A case can also be made for the existence of another polarity - between writing that foregrounds the spoken and written language of the present time, and writing that emphasises the (by now multiple) canons of the past. The first tendency, which is of increasing importance in the prevailing cultural climate – as historical context fades more and more from view - manifests itself in a number of ways, from Beat to rap to performance writing. The contrasting tendency - exhibited in what I believe to be Burns‘ most distinguished and characteristic work - involves an engagement with the manifold legacies of the past, in the hope of producing something that might turn out (who knows?) to be of value to succeeding generations. Again, I’m not privileging either approach (and, as before, these tendencies can co-exist at all levels) - but this distinction suggests a context into which Burns’ work, as collected in this volume, can be placed.

The legacies that inform the work come together in a distinctive way - as the back cover blurb puts it, “his perspectives as a poet combine English, French, Mediterranean, Jewish, Slavic, American and Oriental influences“. As with other writers of his and my generation, the canon has become, potentially, global (largely through the medium of translation, although I assume Burns to be multilingual) - the traditions of English literature are important, but no longer hegemonic. This helps to avoid a slavish repetition of the tropes of that canon and to encourage fresh and distinctive blends - the newness derives, not from disjuncture, but from synthesis.

Each work (whether poem or poem-sequence) in the collection can be read in terms of influence, without at all detracting from Burns’ achievement. Modernists who were born at the beginning of the last century and achieved prominence in the twenty-five years after the Second World War - in particular, the Nobel laureates Octavio Paz and George Seferis – are evident sources, amongst others later and earlier in time.
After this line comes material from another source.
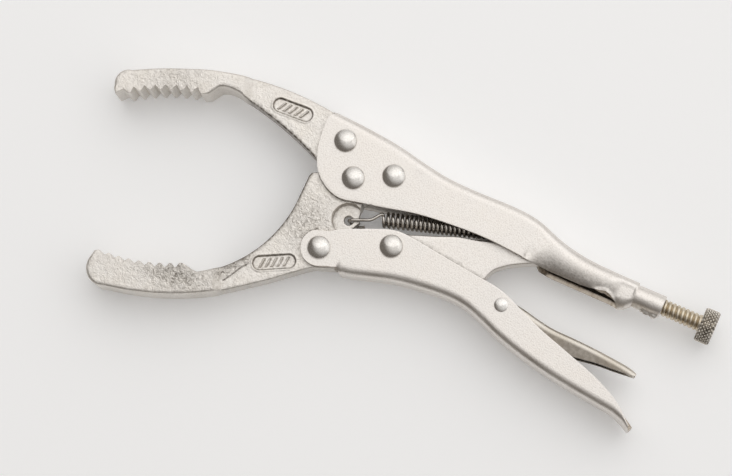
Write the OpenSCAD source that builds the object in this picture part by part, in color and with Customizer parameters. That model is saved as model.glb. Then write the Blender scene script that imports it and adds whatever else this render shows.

‘Avebury’ (dedicated to Paz), is a poem, in the open-field style of much of Paz’s work, that deals precisely yet suggestively with the way in which the present re-traces and re-configures the past. It confounds initial expectations, in that the poem of place one might expect, from the title, strays from the Wiltshire Downs to range widely and quirkily over the globe - this, however, does not diminish its coherence. And, in any case (V):

ripples
expanding
across the downs
waves returning
from where? the centre
to where? circumference


now any
place is now

say the stones


I do not tell        I say

The implication is that we can no more perform acts of separation on a territorial basis than on a temporal one. However, the only way in which we can express that vision of unity is by way of a medium - language - that defines and separates by its very nature. 'Avebury' deals with this paradox in a sophisticated and enticing way - thirty years on, it is still fresh.

‘Black Light‘ (dedicated to Seferis) explores terrain marked out by a comment, in Seferis' journal (17th June 1946), that “behind the grey and golden weft of the Attic summer exists a frightful black; that we are all of us the playthings of this black“. What Seferis, and Burns in his wake, means by this image of black light is not that easy to define, but it seems to relate to the obvious - yet skilfully-self-hidden - fact that all the beautiful life one sees, including one’s own, is black to the heart with transience. This brings two crucial, crucially-connected words in Burns' poetic vocabulary to the fore - two small words, 'love' and 'death', that one would expect any poet of ambition to deal with. ‘Black Light‘, however, resists reductive analysis, consisting of a series of poems - reminiscent of Seferis' own work without being in any way derivative - which explore the twin themes of desire and mortality within the distinctive context that Greece offers. In one, for example, ‘Cicadas (II)’, the cicada-voices that “will never stop” are, in fact, those of the human community as a whole, both living and dead alike, who, in their various voices, implore Burns to continue his attempts to penetrate the black light, to wrest transcendence from the tragic puppet show that life can so often resemble -

Write, write, they wail. Sing with us, they hum.
Do not forget your origin. The gold sun, they shriek
is a black apple buried under the lake of darkness
and we its pips, the black seeds of the sun.

Without them, no sky, no sea, no land, no light.
no wisdom no madness no love no breath
without them no song or poem
No they will never leave me

Here, Burns writes (as in so much of his work) under the gaze of death to an extent that is remarkable, playing for high stakes in comparison with some more favoured writers. Whereas a great deal of writing about death, particularly in the contemporary 'mainstream', is actually about bereavement - the experience of separation and loss, in which one's own persistence is (almost as if) taken for granted - Burns takes the fact of his own mortality to heart, beats poetry out of himself with it, works through to a realisation of what is worth the living precisely because he has the courage to do so. This reminds me of the words of the songwriter, Peter Hammill, in his ‘Still Life‘:

Take away the threat of death
and all you're left with is a round of make-believe -

by deliberately placing his writing under the shade of that threat, Burns is able to write more deeply. And the way in which death haunts, and deepens, his writing suggests artists and musicians as well as writers - Mahler being one such comparison that springs to mind, not least in the role that erotic love (for example in ‘Vasilissa‘) also plays.

‘Black Light’ introduces another side to Burns' work - amidst the free verse poems, there are two tight villanelles that suggest writers far earlier than Seferis. In fact, there are some shockingly 'traditional' poems in For the Living - shocking, that is, to anyone who believes that the old forms are discredited. ‘The Rose of Sharon‘, for example, is in iambic quatrains with an ABAB rhyme scheme, and other poems, such as ‘The Voice in the Garden’ (an elegy for the Serbian poet Ivan V. Lalič) and the more recent ‘Croft Woods‘, work relatively closely within the 'confines' of the iambic pentameter. The point is that Burns makes these forms work, because he has the sophistication and skill required to do so - and that, in skilled hands such as his, their resonance remains undiminished. Because he isn't possessed by a desire to escape the 'clutches of the past', he risks a superficial assessment that would regard much of his work as 'regressive' – however, the mind-set that insists on making a break with the past at all costs (with the intention, usually, of seeking to lord it over the present) is arguably more regressive. It takes greater courage, perhaps, to stand on the shoulders of giants than to hack away at their legs.